There is much talk about Steve Job’s being a creative genius and digital visionary, the impact he had almost single-handedly on how we consume personal media. His use of design in both product development and user experience. We are also being reminded of Apple’s cult-like customer fan following that routinely spends days and nights camping on streets outside Apple stores, all around the world – just to be the first to get their hands on the next Apple product, and often just for the new version of an existing product. Nobody will dispute any of this…
Today, I walked by an Apple store and was shocked to see a makeshift memorial. There was a wall being created outside against the glass facade with flowers, cards, candles, pictures, clever manipulations of old Apple ads and dozens of post-it notes that people were handwriting while they stood and paid their last respects to Steve Jobs; like he was a close personal family member! He was the CEO of a company, a corporate executive, not a pop-star, a princess or a movie star – I was amazed.
I knew Job’s was a great showman and presenter but it’s one thing to admire a CEO or captain of industry and quite another for makeshift memorials to start popping up outside Apple retail stores all over the world on news of his death. I saw people standing silently, some looked like they were praying and most were writing a personal note and sticking it on the glass that made up the front of the store. It was not teenagers who were flocking but people in their late fifties and sixties who made up the majority coming to pay and post their last respects to the “genius who changed their life forever.” I am not sure if this happened when George Eastman or Henry Ford died but I cannot imagine any other corporate executive, no matter the extent of his genius, being lauded in this way.

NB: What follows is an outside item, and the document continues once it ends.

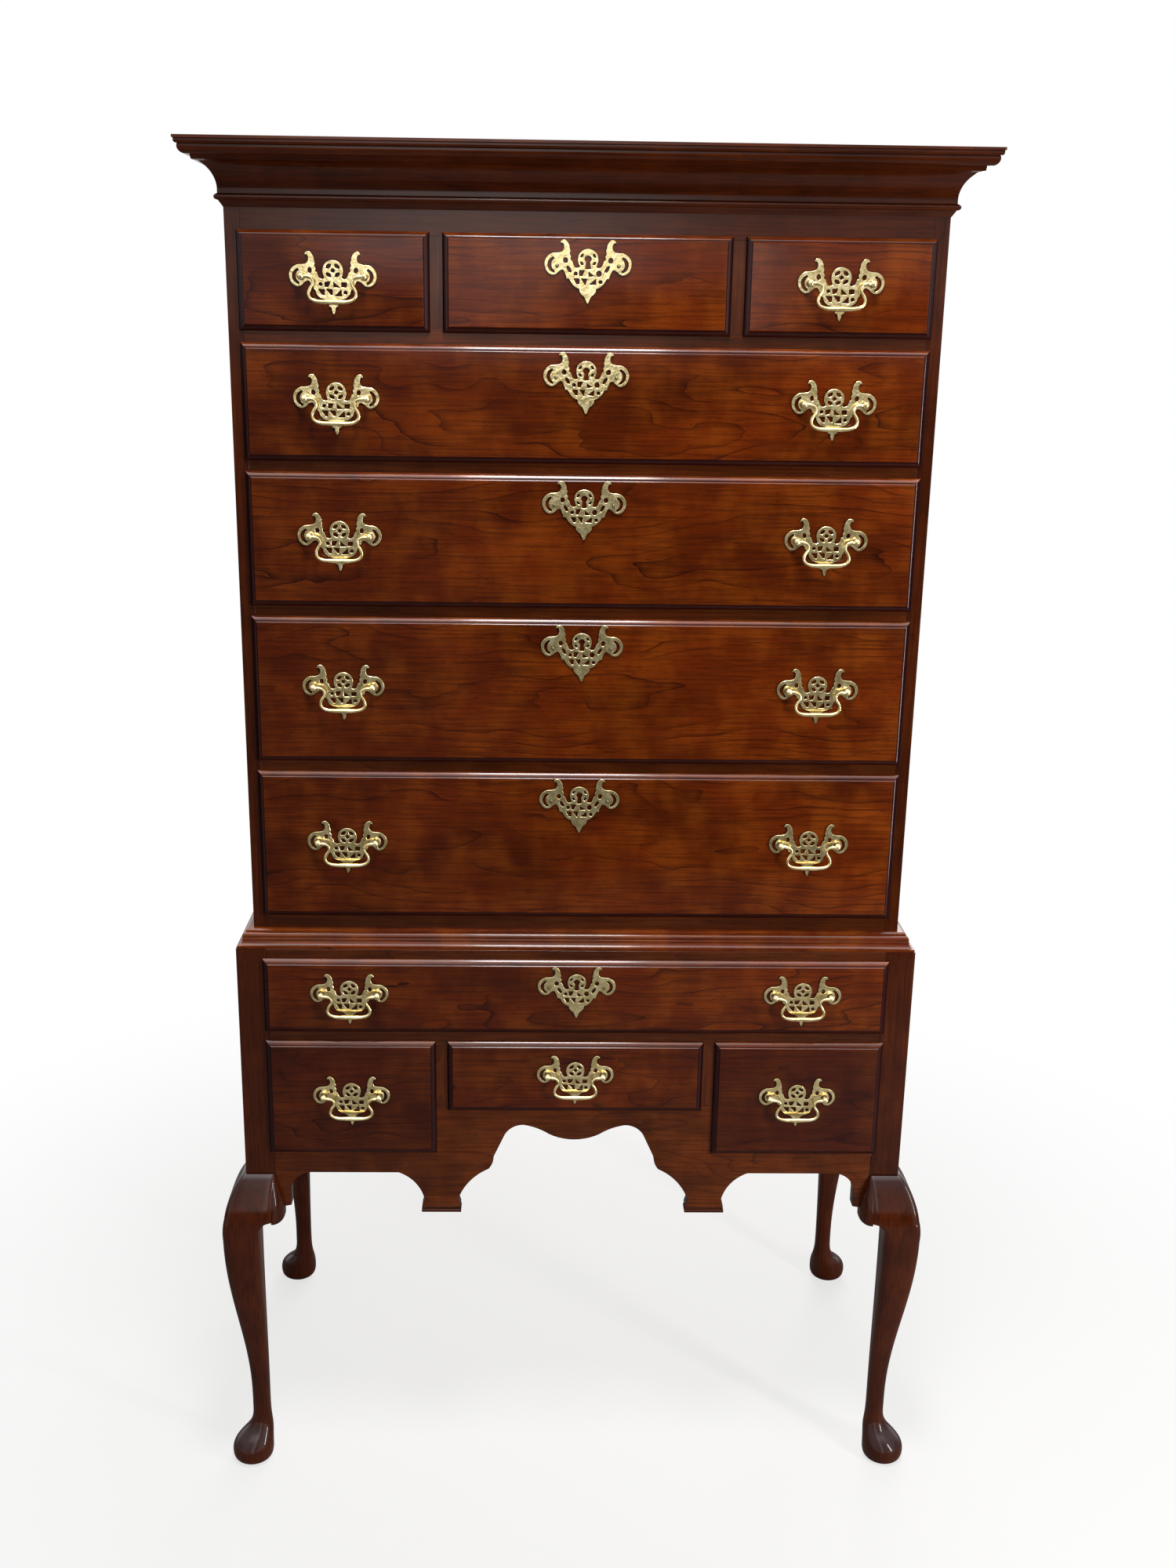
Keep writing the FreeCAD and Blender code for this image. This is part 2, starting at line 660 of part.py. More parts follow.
def drawer_openings():
    # Name, opening in X and Z, the planes of the case's front and back wall, and its brasses: a
    # pair of pulls with a key plate between, one pull in the middle, or a key plate alone.
    centre = (-half_centre, half_centre)
    upper_left, upper_right = (-inner_up, -divider_outer), (divider_outer, inner_up)
    lower_left, lower_right = (-inner_low, -divider_outer), (divider_outer, inner_low)
    row = {index: (row_bottom[index], row_top[index]) for index in row_bottom}
    upper_depth = (front_up, back - s.back_thick)
    lower_depth = (front_low, lower_back_front)
    yield "top_left", upper_left, row[1], upper_depth, "middle"
    yield "top_centre", centre, row[1], upper_depth, "key"
    yield "top_right", upper_right, row[1], upper_depth, "middle"
    for index, name in ((2, "second"), (3, "third"), (4, "fourth"), (5, "fifth")):
        yield name, (-inner_up, inner_up), row[index], upper_depth, "pair"
    yield "lower_long", (-inner_low, inner_low), (long_bottom, long_top), lower_depth, "pair"
    yield "lower_left", lower_left, (deep_bottom, small_top), lower_depth, "middle"
    yield "lower_centre", centre, (shallow_bottom, small_top), lower_depth, "middle"
    yield "lower_right", lower_right, (deep_bottom, small_top), lower_depth, "middle"


# ---------------------------------------------------------------- brasses
def ring(centre, radius, start, end, steps):
    # Points on a circle, from one angle to another, in degrees.
    points = []
    for step in range(steps + 1):
        angle = math.radians(start + (end - start) * step / steps)
        points.append((centre[0] + radius * math.cos(angle), centre[1] + radius * math.sin(angle)))
    return points


def plate_head():
    # The right half of either plate above its body: the ear round the post, the leaf horn that
    # springs from it, and the collar of the middle rosette. Heights are from the post line.
    pin = s.boring / 2
    return ring((pin, as_size(0)), s.ear_radius, -120, 60, 4) + [
        (pin - 4.6, 15), (pin - 5.1, 26), (pin - 9.1, 27.5), (pin - 14, 14)
        ] + ring((as_size(0), as_size(6)), s.rosette_radius, 15, 90, 2)


def pull_plate_half():
    # A pull's lower body: spike, lower edge and rounded shoulder.
    pin = s.boring / 2
    return [(0, -s.plate_drop), (3, -32), (pin - 16.1, -30), (pin - 11.5, -17)]


def key_plate_half():
    # A key plate's lower body: a shield drawn to a point.
    pin = s.boring / 2
    return [(0, -s.plate_drop), (10, -30), (pin - 15, -16)]


def plate(label, body_half):
    # A flat plate whose back lies in the XZ plane through the origin.
    half = body_half + plate_head()
    mirrored = [(-as_size(x), z) for x, z in reversed(half[1:-1])]
    return padded(label, "XZ_Plane", half + mirrored, s.plate_thick, (0, 0, 0))


def prism(label, radius, height, centre, turn):
    piece = doc.addObject("Part::Prism", label)
    piece.Polygon = 6
    bind(piece, "Circumradius", radius)
    bind(piece, "Height", height)
    piece.Placement = FreeCAD.Placement(Vector(), turn)
    return place(piece, centre)


def posts():
    # Two six-sided posts that stand out of the plate, each bored across for the bail's pin.
    forward = FreeCAD.Rotation(Vector(1, 0, 0), 90)
    along_x = FreeCAD.Rotation(Vector(0, 1, 0), 90)
    pieces = []
    for name, side in (("left", -1), ("right", 1)):
        x = s.boring / 2 * side
        stem = prism(f"post_stem_{name}", s.post_radius, s.post_reach, (x, -s.plate_thick, 0), forward)
        bore = prism(f"post_bore_{name}", bore_radius(), s.post_radius * 2,
                     (x - s.post_radius, pin_line(), 0), along_x)
        pieces.append(cut(f"post_{name}", stem, [bore]))
    return pieces


def pin_line():
    # The bail's axis in front of the drawer's face.
    return -s.plate_thick - s.post_reach + s.pin_inset


def bore_radius():
    # Circumradius of the six-sided bore whose flats clear the corners of the bail's bar.
    return (s.bail_radius + s.pin_gap) / math.cos(math.pi / 6)


def bail():
    # A six-sided bar along its path: from the pin in one post inwards, round a swan neck, down,
    # and across under the plate to the other post.
    pin = s.boring / 2
    half = [(pin + 1.5, 0), (pin - 9, 0), (pin - 12.8, -4.5), (pin - 10.2, -13),
            (pin - 10.2, -22), (pin - 13.5, -28.5), (pin - 20.5, -s.bail_drop)]
    path = half + [(-x, z) for x, z in reversed(half)]
    body = doc.addObject("PartDesign::Body", "bail")
    spine = body.newObject("Sketcher::SketchObject", "bail_path")
    spine.AttachmentSupport = (plane_of(body, "XZ_Plane"), [""])
    spine.MapMode = "FlatFace"
    draw(spine, path, closed=False)
    section = body.newObject("Sketcher::SketchObject", "bail_section")
    section.AttachmentSupport = (plane_of(body, "YZ_Plane"), [""])
    section.MapMode = "FlatFace"
    bind(section, ".AttachmentOffset.Base.z", pin + 1.5)
    draw(section, ring((as_size(0), as_size(0)), s.bail_radius, 0, 300, 5))
    doc.recompute()
    pipe = body.newObject("PartDesign::AdditivePipe", "bail_bar")
    pipe.Profile = section
    pipe.Spine = (spine, [f"Edge{index}" for index in range(1, len(path))])
    pipe.Transition = "Right corner"
    return body


def moved(label, source, spot):
    piece = group(label, [source])
    return place(piece, spot)


def brasses():
    pull = group("pull", [plate("pull_plate", pull_plate_half())] + posts())
    key_plate = plate("key_plate", key_plate_half())
    handle = bail()
    for name, x_range, z_range, (y_front, y_wall), kind in drawer_openings():
        keep(drawer("drawer_" + name, x_range, z_range, y_front, y_wall))
        face = y_front - s.lip_gap - s.lip_thick - s.field_raise
        middle = (x_range[0] + x_range[1]) / 2
        line = (z_range[0] + z_range[1]) / 2 + s.pull_lift
        key_line = z_range[1] + s.lip_overlap - s.key_drop
        spots = {"middle": [("", middle)], "key": [],
                 "pair": [("_left", -s.pull_spread / 2), ("_right", s.pull_spread / 2)]}[kind]
        fittings = [moved(f"pull_{name}{side}", pull, (x, face, line)) for side, x in spots]
        if kind != "middle":
            fittings.append(moved(f"key_plate_{name}", key_plate, (middle, face, key_line)))
        keep(group("brasses_" + name, fittings))
        for side, x in spots:
            keep(moved(f"bail_{name}{side}", handle, (x, face + pin_line(), line)))


# ---------------------------------------------------------------- build, check and write
legs()
lower_case()
upper_case()
brasses()
doc.recompute()

for piece in doc.Objects:
    if "Invalid" in piece.State or "Error" in piece.State:
        raise SystemExit(f"{piece.Name} failed: {piece.State}")
os.makedirs("parts", exist_ok=True)
for piece in parts:
    if piece.Shape.isNull() or not piece.Shape.isValid():
        raise SystemExit(f"{piece.Label} has no valid shape")
    if not piece.Shape.Solids:
        raise SystemExit(f"{piece.Label} holds no solid")
for piece in parts:
    piece.Shape.exportStep(f"parts/{piece.Label}.step")
print(len(parts), "nodes written")
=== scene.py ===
import math

import bpy
import numpy as np
from mathutils import Matrix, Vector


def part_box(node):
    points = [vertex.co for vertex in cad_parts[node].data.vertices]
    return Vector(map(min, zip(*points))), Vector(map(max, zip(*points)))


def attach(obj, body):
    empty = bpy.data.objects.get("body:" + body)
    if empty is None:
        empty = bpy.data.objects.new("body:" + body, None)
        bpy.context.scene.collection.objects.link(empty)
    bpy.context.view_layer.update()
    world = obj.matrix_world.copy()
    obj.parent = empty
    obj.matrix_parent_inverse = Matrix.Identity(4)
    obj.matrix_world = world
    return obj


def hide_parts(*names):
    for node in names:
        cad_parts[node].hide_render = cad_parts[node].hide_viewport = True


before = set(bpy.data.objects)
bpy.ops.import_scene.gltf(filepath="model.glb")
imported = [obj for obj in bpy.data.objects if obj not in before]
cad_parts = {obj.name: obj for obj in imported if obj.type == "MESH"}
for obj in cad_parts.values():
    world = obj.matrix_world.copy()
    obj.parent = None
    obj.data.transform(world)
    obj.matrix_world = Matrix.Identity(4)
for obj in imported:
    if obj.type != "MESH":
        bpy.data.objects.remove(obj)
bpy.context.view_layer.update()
draws = np.random.default_rng(11)   # every board draws its own place in the tree from here
print("frame loaded:", len(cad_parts), "nodes")


# Lengths are in millimetres until a mesh is made.
def placeOf(node):
    # Lowest and highest corner of a node of the frame.
    low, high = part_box(node)
    return np.array(low) * 1000, np.array(high) * 1000


def addNode(tree, kind, settings=None, inputs=None):
    # One shader node. Settings are its properties, or one word for its operation; inputs are values,
    # sockets, or whole nodes, whose first live output is then taken.
    node = tree.nodes.new("ShaderNode" + kind)
    if isinstance(settings, str):
        settings = {"operation": settings}
    for name, value in (settings or {}).items():
        setattr(node, name, value)
    for name, value in (inputs or {}).items():
        if isinstance(value, bpy.types.Node):
            value = next(socket for socket in value.outputs if socket.enabled)
        if isinstance(value, bpy.types.NodeSocket):
            tree.links.new(value, node.inputs[name])
        else:
            node.inputs[name].default_value = value
    return node


def tone(hexText):
    # sRGB to linear: value / 12.92 where dark, else ((value + 0.055) / 1.055) to the power 2.4.
    value = np.array([int(hexText[at:at + 2], 16) for at in (1, 3, 5)]) / 255
    linear = np.where(value <= 0.04045, value / 12.92, ((value + 0.055) / 1.055) ** 2.4)
    return (*linear.tolist(), 1.0)


# settings that many nodes share
eased = {"interpolation_type": "SMOOTHSTEP"}
colours = {"data_type": "RGBA"}


def newMaterial(name):
    # A material with no nodes yet, and its node tree.
    material = bpy.data.materials.new(name)
    material.use_nodes = True
    material.node_tree.nodes.clear()
    return material, material.node_tree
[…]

In the end it is a testament not only to the brand that Jobs built but the products he delivered in creating this unbelievable emotional bond with customers. Apple is made up of his DNA and is a part of him. No compromise. Pure design cannot carry the day alone, great advertising and marketing only get you so far, and pure showmanship runs thin if the products don’t deliver – in the end Apple products have delivered time and again, and in the odd instance when one does not, Apple replaces it or fixes it for free; no questions asked. Therein lies the secret of turning a loyal customer into an evangelist for life.